Improving quality of life for students in our campus is another one of our priorities. We aim to increase comfort in our accommodation halls, through refurbishment, redesign, and upgrade works. Our library and cafeteria will be redesigned and equipped to the highest standards. Throughout this investment programme, we aim to significantly improve the energy efficiency of our buildings, which will lead to a drop in our energy-related costs and carbon footprint. About 46 percent of the investments will go towards improving our energy efficiency as a result of the fact that all the projects will be built using the near Zero Energy Building (nZEB) standard.
In your view, what role will the EIB financial support play in the academic world in general and, by extension, in the lives of specialists generated by the higher education system?
The EIB programme through which our university obtained this financial support will be carried out between 2021 and 2025 and it will continue to support the development of Romania’s higher education system. This long-term endeavour follows the EUR 25 million financial agreement signed by the EIB and the Politehnica University of Bucharest in 2019, a project that has been a real success and that was replicated throughout the new programme. This financial support meets the local education system’s real and persistent need for infrastructure and high-performance equipment, which enables modern and high-quality educational and research processes. Furthermore, it will allow educational and research processes to accelerate their adoption of new technologies, leading to the consolidation of academic and scientific excellence, increase the quality of education, research, and innovation, and prove that visionary investments in the higher education system are crucial for a strong and sustainable economy. Romanian universities will thus be able to reduce the number of students who choose to specialise abroad and become more attractive for foreign students.

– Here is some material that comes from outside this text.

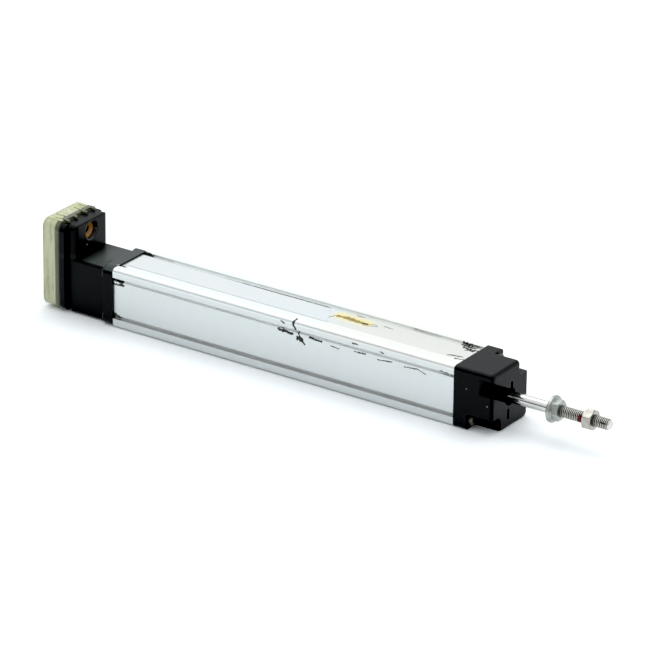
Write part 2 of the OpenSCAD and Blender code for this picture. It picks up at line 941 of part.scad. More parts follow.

The European Investment Bank (EIB) is the long-term lending institution of the European Union. Its shareholders are the EU Member States, and its mission is to foster European integration, promote the development of the EU and support EU policies, by financing financially sound and environmentally sustainable projects. The EIB raises funds on the international capital markets and passes on favourable borrowing conditions to its clients. To date, it is the world’s largest multilateral lender and the leading provider of climate finance, with over €1.5 trillion invested and more than 14,000 projects financed in over 160 countries, in some 60 years of activity. It is headquartered in Luxembourg and has 51 representation offices around the world, counting on a total of around 3,500 staff. Since the beginning of its operations in Romania (1991), the Bank has signed EUR 15.2bn of financing in favour of projects contributing to the Country’s economic and financial development. In 2020, EIB lending in Romania amounted to EUR 460m, with 15 transactions signed with public sector counterparts, banks and corporates. The EIB Group includes, beside the EIB, also the European Investment Fund (EIF), which counts on more than 400 professionals and is specialized in providing risk finance to small and medium-sized enterprises.
The European Investment Advisory Hub (EIAH) is a partnership between the EIB Group and the European Commission as a part of the Investment Plan for Europe. It is designed to act as a single point of entry to a comprehensive offer of advisory services and technical assistance, aiming at providing targeted support to identify, prepare and develop investment projects across the European Union. It supports both public and private project promoters.